[Entries supplied]
--

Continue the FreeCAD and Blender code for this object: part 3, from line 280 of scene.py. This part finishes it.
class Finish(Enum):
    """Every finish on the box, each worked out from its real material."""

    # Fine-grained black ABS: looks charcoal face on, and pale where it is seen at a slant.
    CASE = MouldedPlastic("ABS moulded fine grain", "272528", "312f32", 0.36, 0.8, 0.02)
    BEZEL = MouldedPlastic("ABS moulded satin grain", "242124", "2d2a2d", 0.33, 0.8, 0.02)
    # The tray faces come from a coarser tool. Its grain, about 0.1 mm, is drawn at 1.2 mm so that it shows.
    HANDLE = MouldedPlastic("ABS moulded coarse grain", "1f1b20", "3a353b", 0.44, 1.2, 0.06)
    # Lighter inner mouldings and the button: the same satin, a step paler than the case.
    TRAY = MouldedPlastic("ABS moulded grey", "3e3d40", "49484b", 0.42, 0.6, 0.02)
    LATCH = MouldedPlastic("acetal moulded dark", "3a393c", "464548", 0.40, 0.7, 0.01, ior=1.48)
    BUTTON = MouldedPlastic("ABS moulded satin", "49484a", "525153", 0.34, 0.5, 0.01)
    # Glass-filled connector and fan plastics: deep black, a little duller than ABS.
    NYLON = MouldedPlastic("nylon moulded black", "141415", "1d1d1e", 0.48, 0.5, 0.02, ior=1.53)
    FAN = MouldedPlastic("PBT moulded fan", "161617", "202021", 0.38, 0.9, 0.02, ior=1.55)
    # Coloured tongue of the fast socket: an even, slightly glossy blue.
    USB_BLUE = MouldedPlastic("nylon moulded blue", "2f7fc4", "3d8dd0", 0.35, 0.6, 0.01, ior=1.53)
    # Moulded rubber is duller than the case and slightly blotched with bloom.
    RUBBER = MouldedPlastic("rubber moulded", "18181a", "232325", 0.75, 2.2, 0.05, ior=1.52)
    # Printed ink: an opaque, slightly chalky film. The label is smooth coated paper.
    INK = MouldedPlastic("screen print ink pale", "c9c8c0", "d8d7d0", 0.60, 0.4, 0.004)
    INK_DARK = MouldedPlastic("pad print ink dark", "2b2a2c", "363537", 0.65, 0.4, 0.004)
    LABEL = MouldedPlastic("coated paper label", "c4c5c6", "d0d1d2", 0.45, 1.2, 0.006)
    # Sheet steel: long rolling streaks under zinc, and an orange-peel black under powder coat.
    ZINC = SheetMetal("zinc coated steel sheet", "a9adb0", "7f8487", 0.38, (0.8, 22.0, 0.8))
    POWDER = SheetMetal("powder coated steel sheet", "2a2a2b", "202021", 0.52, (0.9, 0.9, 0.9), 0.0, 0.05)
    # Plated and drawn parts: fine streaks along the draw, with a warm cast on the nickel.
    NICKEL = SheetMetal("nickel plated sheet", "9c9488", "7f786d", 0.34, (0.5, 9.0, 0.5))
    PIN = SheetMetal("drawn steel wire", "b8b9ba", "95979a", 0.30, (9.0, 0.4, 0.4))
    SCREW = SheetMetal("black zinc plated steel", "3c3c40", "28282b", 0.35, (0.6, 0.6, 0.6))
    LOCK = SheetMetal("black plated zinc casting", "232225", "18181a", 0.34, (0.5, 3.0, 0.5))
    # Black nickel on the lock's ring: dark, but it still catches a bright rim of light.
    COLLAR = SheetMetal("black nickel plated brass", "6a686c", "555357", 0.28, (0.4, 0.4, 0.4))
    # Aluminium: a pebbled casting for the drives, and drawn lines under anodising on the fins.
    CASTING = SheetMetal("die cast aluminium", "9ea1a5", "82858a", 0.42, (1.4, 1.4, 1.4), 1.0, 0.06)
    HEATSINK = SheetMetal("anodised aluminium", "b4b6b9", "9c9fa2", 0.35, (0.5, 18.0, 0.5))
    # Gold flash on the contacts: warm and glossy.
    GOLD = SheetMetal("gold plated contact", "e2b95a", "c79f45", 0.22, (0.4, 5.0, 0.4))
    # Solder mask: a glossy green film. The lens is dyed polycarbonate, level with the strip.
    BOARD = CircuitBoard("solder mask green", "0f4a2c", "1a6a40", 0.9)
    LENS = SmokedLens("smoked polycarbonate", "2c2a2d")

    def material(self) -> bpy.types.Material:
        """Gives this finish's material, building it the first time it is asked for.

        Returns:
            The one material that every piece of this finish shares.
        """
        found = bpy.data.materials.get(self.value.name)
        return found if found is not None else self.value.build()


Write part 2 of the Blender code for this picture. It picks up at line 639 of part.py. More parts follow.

--

[Given request] Collect the lines of the records that include the string "this".

[Correct output]
Continue the FreeCAD and Blender code for this object: part 3, from line 280 of scene.py. This part finishes it.
        """Gives this finish's material, building it the first time it is asked for.
            The one material that every piece of this finish shares.
Write part 2 of the Blender code for this picture. It picks up at line 639 of part.py. More parts follow.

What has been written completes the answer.